Photography is my escape. It helps me fight with tiredness and capture a moment. What is more it gives me an opportunity to communicate with different people ballet dancer cannot always has such ability. Thanks to the photography I can share my own worldview. Here I’m both a photographer and a choreographer.
“When I come into the theatre I get a sense of security.” –
Vivien Leigh
To enter a theatre is easier than it seems. You just need to have ballerina-hair-style, say “Hello” to the guardian and follow your friend who work in this theatre. But sometimes difficulties appear for example in Vaganova Academy electronic admission system was put into operation. But I still know how to enter…
I am always very nervous before such campaigns, what if I disgraced I would never allowed to pass and this is the worst thing to have to go back because I have a camera in my bag a great desire to shoot in my heart.
It was a funny story when one security officer thought I lost my pass at home and let me through.
It’s more difficult to enter the theatre officially . For example to enter Mikhailovsky theatre I connected with PR department so each photo I took is selected for publishing. This theatre cares about its reputation.
Another famous and significant theatre I wanna enter is Bolshoi .But tomorrow is another day.

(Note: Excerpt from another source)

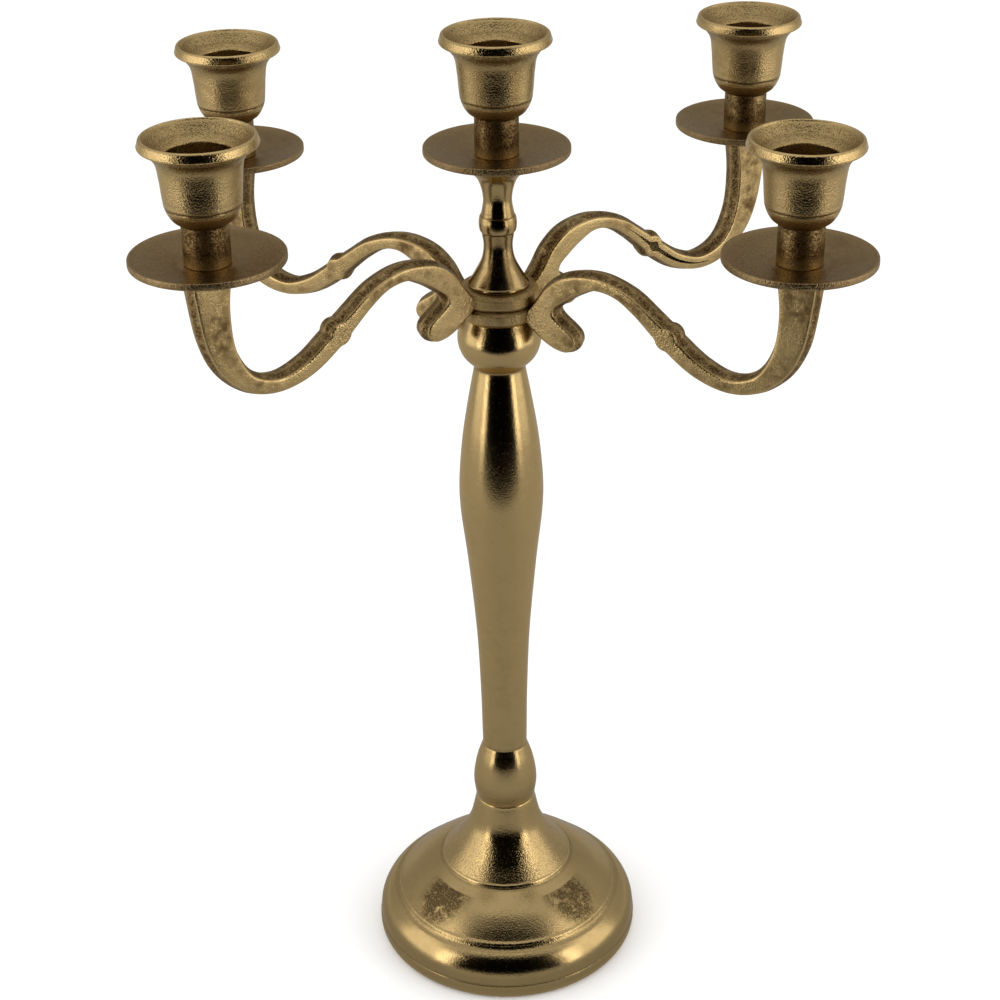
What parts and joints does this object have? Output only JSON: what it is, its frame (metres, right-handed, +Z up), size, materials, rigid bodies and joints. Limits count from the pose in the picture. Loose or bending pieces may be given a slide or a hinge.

“You can’t wait for inspiration. You have to go after it with a club.”
― Jack London

People always inspire me, but I’m not looking for muse . If someone did better than me I would do everything to prove I’m the one. As my husband says my inspiration is in crisis when everything alright I don’t want anything. At this moment instagram stimulates me for example I found beautiful ballet picture I said myself I can do it and may be even better.

“Life is what happens to you while you’re busy making other plans.”
― Allen Saunders

I have a couple of plans but I don’t like to talk about it. Because when I share my plans they never come true. The only thing I can say if I realize what I’ve planned it will be a new level in my ballet-photographer life. Now my great wish is not to be depend on location because my family lives on the Russia Far East and I would like to be available for work in every country in every city. I want to travel to work in different theaters in Russia, Europe and America To give the people an opportunity to see ballet world through my eyes. This year was difficult enough I think that’s why now I wanna do what I love and there isn’t wish to conquer the world. But everything is ahead.